The third category of open-source test tools is test automation frameworks. A test automation framework provides:

• A graphical user interface and a command line interface for executing a series of tests

• A method for saving and storing test results in multiple formats

• An API for integrating other test tools, such as Wireshark

• A set of libraries that perform standard routines for common test scenarios

• A mechanism for identifying the device under test.

The majority of open-source test automation frameworks are intended for testing websites – the expected load on the website, virtual users of the website, or other performance tests of the website.  These test automation frameworks are not suitable for network protocol testing.  

A framework that is suitable for network protocol testing is Robot Framework.  Robot Framework is an open-source test automation framework used by  Nokia Networks (among others).   Robot Framework is fully extendable with Python and Java programming languages.  It has many shared test libraries.  It is used for the IWL MQTT Test Suite.  

The fourth category of open-source test tools are traffic generators.  These software products execute on specific hardware configurations described by the open-source software team.  These products generate a heavy traffic load on the link carrying traffic to the device under test.  One example is Open Traffic Generator (OTG). Another popular choice is from Cisco Systems, called Cisco TRex.  TRex is an open-source, low-cost, stateful, and stateless traffic generator fuelled by DPDK. It generates L3-7 traffic and provides one tool capabilities offered by commercial tools.

DPDK is the Data Plane Development Kit with libraries to accelerate packet processing workloads running on various CPU architectures.  (DPDK is open-source).

TRex can scale up to 200 GB/sec with one server.  

Advantages of Using Open-Source Tools for Protocol Testing

The advantages of using these open-source tools for protocol testing are:

1. No purchasing approval process is required.   The open-source tools are freely available.

2. There is potential community support, provided the culture of the community is helpful and proactive.

3. It is likely cost-effective if the tool provides the specific functionality required.  

4. If there is no commercial alternative, and the decision is between using open source and creating your tool or solution, starting with the open-source tool could save a person months of labor.

Free to Download and Use

Open-source tools are popular because users can freely download the code, compile it, and use it to perform the task.  These users do not need to go through the approval process to purchase a commercial product – which is tedious, time-consuming, and may not be successful in their organization. Open-source tools can be modified and shared freely with others in the organization.

Community Support

Community Support. If there are enough users of the open-source code, a community will form. Participants in the community can provide advice on the best ways to utilize open-source code.  They may develop enhancements and extensions to the code that are shared with the community, thus extending the capabilities of the code for more uses.  

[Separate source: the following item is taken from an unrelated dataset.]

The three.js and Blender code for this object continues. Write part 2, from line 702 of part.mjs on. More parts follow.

Finally, there is an element of discovery where multiple community members find they have a common problem or have discovered a serious bug.  This allows the developer community to determine priorities.

Cost Effective

Cost-effective utilization.  Assuming that the open-source tool provides the required functionality, the user may begin using it and quickly move forward on the user’s project.  

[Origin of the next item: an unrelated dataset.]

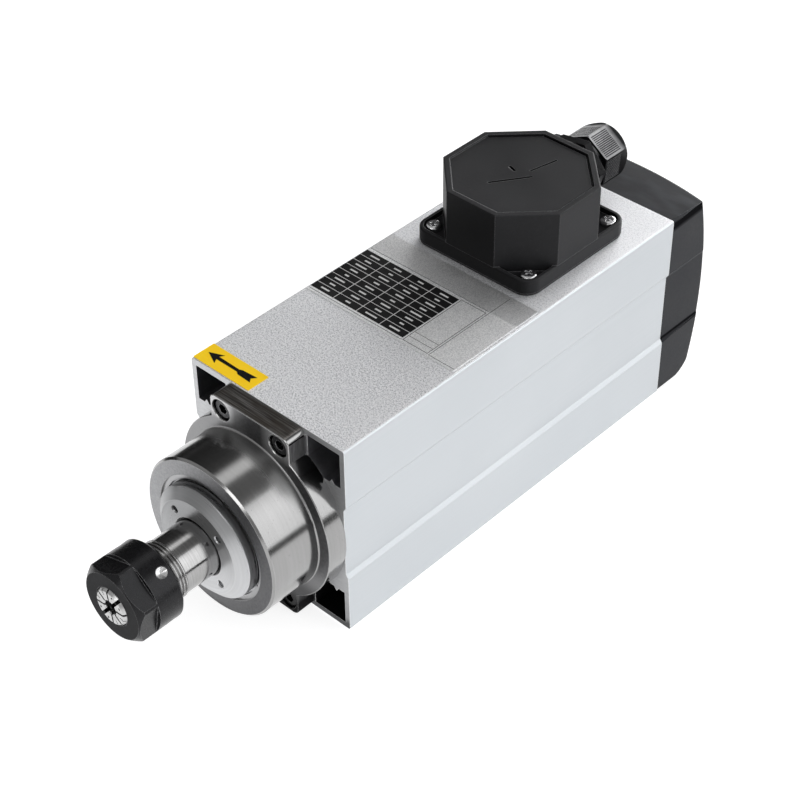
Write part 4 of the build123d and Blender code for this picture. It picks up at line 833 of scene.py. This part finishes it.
def w_fit(socket, a, b, c, d):
    n = wt.nodes.new("ShaderNodeMapRange")
    n.interpolation_type = "SMOOTHSTEP"
    wt.links.new(socket, n.inputs["Value"])
    for v, k in zip((a, b, c, d), ("From Min", "From Max", "To Min", "To Max")):
        n.inputs[k].default_value = v
    return n.outputs["Result"]


def w_mix(fac, a, b):
    n = wt.nodes.new("ShaderNodeMix")
    n.data_type = "RGBA"
    wt.links.new(fac, n.inputs[0])
    for v, sock in ((a, n.inputs[6]), (b, n.inputs[7])):
        if isinstance(v, float):
            sock.default_value = (v, v, v, 1.0)
        else:
            wt.links.new(v, sock)
    return n.outputs[2]


front_wall = w_fit(w_sep.outputs[1], 0.05, 0.28, 1.0, 0.0)
back_wall = w_fit(w_sep.outputs[1], 0.76, 0.90, 0.0, 1.0)
w_col = w_mix(front_wall, w_ramp.outputs[0], 0.50)
w_col = w_mix(back_wall, w_col, 8.0)
wt.links.new(w_col, w_bg.inputs["Color"])
w_bg.inputs["Strength"].default_value = 0.85
wt.links.new(w_bg.outputs[0], w_out.inputs[0])

# the camera stands at the photograph's angle
F_PX, AZ, EL, ROLL = 1912.62, math.radians(43.471), math.radians(40.030), math.radians(-0.651)
TX, TY, DIST = 43.998, 25.11, 0.79922
back = Vector((math.sin(AZ) * math.cos(EL), -math.cos(AZ) * math.cos(EL), math.sin(EL)))
right = Vector((math.cos(AZ), math.sin(AZ), 0.0))
up = back.cross(right)
right_r = right * math.cos(ROLL) + up * math.sin(ROLL)
up_r = -right * math.sin(ROLL) + up * math.cos(ROLL)
look = Vector((0.0, fy(100.0), AXIS_Z))
place = look + right_r * (-TX * DIST / F_PX) + up_r * (-TY * DIST / F_PX) + back * DIST
cam_data = bpy.data.cameras.new("camera")
cam = bpy.data.objects.new("camera", cam_data)
scene.collection.objects.link(cam)
cam_data.sensor_width = 36.0
cam_data.lens = F_PX / 800.0 * 36.0
cam_data.clip_start = 0.01
cam_data.clip_end = 50.0
cam.matrix_world = Matrix((
    (right_r.x, up_r.x, back.x, place.x),
    (right_r.y, up_r.y, back.y, place.y),
    (right_r.z, up_r.z, back.z, place.z),
    (0, 0, 0, 1),
))
scene.camera = cam
scene.view_settings.view_transform = "Standard"
scene.view_settings.look = "None"

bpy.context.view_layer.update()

Lack of Commercial Product Alternatives

No commercial alternative.  If there is no commercial alternative, and the decision is between using open source and creating your tool or solution, starting with the open-source tool could save months or years of labor. 

Disadvantages of Using Open-Source Tools for Protocol Testing

The disadvantages of using these tools for protocol testing  are:

1. No calibration

2. Possibility of “abandonware.”

3. Dependencies

4. Software license restrictions

Lack of Calibration

Test and measurement tools must be calibrated so that the result is accurate when installed on the hardware.  For example,  if the user specifies a 50% reduction in bandwidth in a network emulation tool, but the tool only limits 5% of the bandwidth. The tool needs to be appropriately calibrated and will produce incorrect results.  Most users do not run through a series of calibration tests when they install the open-source tool onto hardware simply because they are unaware of the requirement for this step.  

Possibility of “abandonware.”

 Often open-source tools are developed as part of a senior thesis or a graduate Ph.D. program.  The resulting code serves as an example of the student’s abilities.  Once that student has published and gained all there is to gain from the project, it is often abandoned.  Occasionally, it is popular enough that a few users will voluntarily support the project, add new capabilities, and fix bugs.  Alternatively, a commercial enterprise might “pick up”  the project and turn it into a commercial product.  In that case, the users were possibly better off starting with a commercial product rather than an open-source one, mainly if there is a significant time gap between the abandoning of the project and taking up the commercial support. 

Dependencies on other packages 

 Open-source test tools often have dependencies on other open-source tools.  If the other open-source tools are no longer available or have become deprecated, then building the desired open-source tool will become impossible. An excellent example is the forced migration of Python 2 to Python 3.  The libraries, tools, and repositories for Python 2 were removed from the Internet.  Even though it was possible to continue using Python 2, as a practical matter, without the repositories and supporting infrastructure, it was not possible to compile Python 2 code.

Software license restrictions 

 There are several different kinds of open-source software licenses.  Some of these licenses require that you submit changes, bug fixes, or enhancements to the open-source code to the supplier of that code.  This is done so that the maximum number of users benefit from improvements to the open-source code.  However, a commercial organization pays its software developers for an enhancement that provides a competitive advantage.  In this case, the organization wants to avoid giving the enhanced open-source code to the community.  In many organizations, open-source tools or code is banned for this reason.  

Take Advantage of the Right Tools for Your Protocol Testing

Open-source tools can add value to network-protocol testing.  The four key areas are (1)  packet capture and analysis tools, (2) packet crafting tools, (3)  automated test frameworks, and (4)  traffic generation tools.   Price is removed as a barrier to users freely downloading and utilizing the open-source tools.  A proactive community with an open, helping culture can provide advice and support.  At the same time, one must be mindful of issues with tool calibration, the possibility of the project (meaning the open-source tool) being abandoned, and community support fading away.  Dependencies on other tools mean that one is always at the mercy of the whims of the leaders for the particular open-source project.  Finally, software license restrictions can preclude a commercial organization from considering open-source code.

An old joke in the software industry is, “How was it possible that God created the world in only seven days?”   

The answer is that God did not have an installed base.  Freed from the requirements of consistency, backward compatibility, meaningful documentation, and technical support, open-source developers make significant contributions, but the commercial organization is often left picking up the pieces.